You can still find hotels under €100. The breakfast is instant coffee and a packaged croissant. The elevator fits one person if they're not wearing a backpack. You're a thirty-minute metro ride from Notre-Dame and the neighborhood around you is the one Parisians under forty can still afford.
This is not where you stay if you want to be near the Eiffel Tower. This is where you stay if you've been to Paris twice already and you're tired of performing tourist. The parks are real. The markets sell vegetables, not lavender sachets. The graffiti is political and nobody's cleaned it off yet.

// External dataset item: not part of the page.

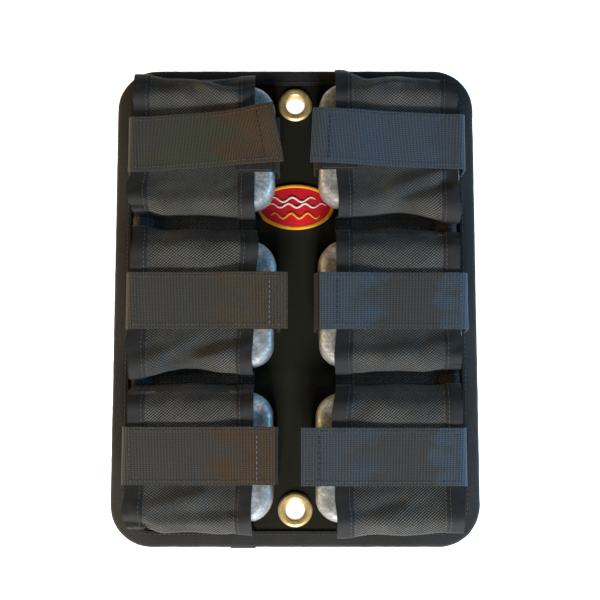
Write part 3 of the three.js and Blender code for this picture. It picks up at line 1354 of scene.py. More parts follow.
@dataclass
class Badge:
    """An embroidered oval patch with a satin-stitched border and plain waves."""

    border: float = 0.0017
    rise: float = 0.0011
    bunches: int = 168
    line: float = 0.00062
    line_points: int = 61

    def build(self, field_thread: Material, border_thread: Material, wave_thread: Material) -> None:
        """Builds the badge.

        Args:
            field_thread: The red ground's material.
            border_thread: The border's material.
            wave_thread: The pale waves' material.
        """
        low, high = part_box("badge")
        middle = (low + high) / 2
        ground = self.oval(middle, high - low, low.z)
        dress(set_down(ground, "badge_ground"), field_thread, "pad", ["badge"])
        rim = self.satin_rim(middle, high - low, low.z)
        dress(set_down(rim, "badge_border", 60), border_thread, "pad")
        top = low.z + self.rise * 0.72
        waves = [
            self.wave(middle + Vector((-0.002, 0.0052, 0)), 0.032, 0.0016, 2.5, top),
            self.wave(middle + Vector((0.001, 0.0010, 0)), 0.040, 0.0014, 3.5, top),
        ]
        dress(set_down(join(waves, "badge_waves"), "badge_waves", 60), wave_thread, "pad")
        swell = self.wave(middle + Vector((0.0, -0.0062, 0)), 0.034, 0.0018, 3.0, top)
        dress(set_down(swell, "badge_swell", 60), border_thread, "pad")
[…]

Cheap flights depend on which awkward airport you'll tolerate
Paris has three airports and two of them are bad. Charles de Gaulle is the hub, forty minutes north by RER train, and it's the airport every airline uses for long-haul. You'll pay less flying into CDG than Orly, but you'll also stand in a passport line that moves like the French government is personally reviewing your life.

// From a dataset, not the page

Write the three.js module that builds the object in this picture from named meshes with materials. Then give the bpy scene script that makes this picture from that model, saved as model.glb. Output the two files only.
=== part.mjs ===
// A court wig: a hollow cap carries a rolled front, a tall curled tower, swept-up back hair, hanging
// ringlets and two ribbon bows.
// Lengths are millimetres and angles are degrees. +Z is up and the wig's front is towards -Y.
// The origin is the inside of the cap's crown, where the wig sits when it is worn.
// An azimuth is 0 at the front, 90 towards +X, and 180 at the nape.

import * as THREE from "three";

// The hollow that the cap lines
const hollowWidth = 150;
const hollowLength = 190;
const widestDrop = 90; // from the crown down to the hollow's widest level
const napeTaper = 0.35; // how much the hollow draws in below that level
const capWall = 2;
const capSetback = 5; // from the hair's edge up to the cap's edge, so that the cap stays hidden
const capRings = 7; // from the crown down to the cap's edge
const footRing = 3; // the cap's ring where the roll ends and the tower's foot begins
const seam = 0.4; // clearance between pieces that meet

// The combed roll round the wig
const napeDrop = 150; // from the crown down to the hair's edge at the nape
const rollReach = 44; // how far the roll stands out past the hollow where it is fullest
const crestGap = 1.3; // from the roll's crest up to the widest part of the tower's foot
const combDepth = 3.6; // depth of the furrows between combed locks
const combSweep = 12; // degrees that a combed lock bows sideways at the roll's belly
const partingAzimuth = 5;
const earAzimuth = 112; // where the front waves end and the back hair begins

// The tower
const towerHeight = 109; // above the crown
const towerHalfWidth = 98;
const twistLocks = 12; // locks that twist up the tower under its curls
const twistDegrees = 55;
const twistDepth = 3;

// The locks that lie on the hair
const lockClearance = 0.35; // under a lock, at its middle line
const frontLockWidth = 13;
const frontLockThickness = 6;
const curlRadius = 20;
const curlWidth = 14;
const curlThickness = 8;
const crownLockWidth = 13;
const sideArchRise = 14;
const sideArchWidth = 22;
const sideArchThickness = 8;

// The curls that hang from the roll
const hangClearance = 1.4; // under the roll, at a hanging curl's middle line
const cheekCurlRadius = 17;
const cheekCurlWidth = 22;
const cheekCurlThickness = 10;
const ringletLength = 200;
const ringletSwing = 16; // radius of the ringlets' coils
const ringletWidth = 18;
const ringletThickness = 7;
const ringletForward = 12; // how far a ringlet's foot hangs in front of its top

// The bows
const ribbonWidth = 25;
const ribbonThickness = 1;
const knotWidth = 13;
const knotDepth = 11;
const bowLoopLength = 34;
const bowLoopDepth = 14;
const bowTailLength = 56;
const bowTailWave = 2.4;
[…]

Orly is closer, twenty-five minutes south, and it handles budget European carriers. If you're flying from London or Barcelona, check Orly first. The train connections are worse but the airport is half the size and you'll be in Paris faster.
Beauvais is where Ryanair sends you when the fare is €30. It's not in Paris. It's an hour north by bus. The bus costs €17. You will do the math and realize the cheap flight wasn't cheap, but you'll book it anyway because €47 total is still less than €200.
I've flown into all three. Beauvais twice, both times regretting it by the time the bus hit traffic near Porte Maillot. If you're booking six months out and flexible, you'll find sub-€100 fares from most European cities into CDG. From the US, east coast directs run $400-700 depending on season. Pack light. The RER trains from CDG have narrow doors and Parisians will not help you with your bag.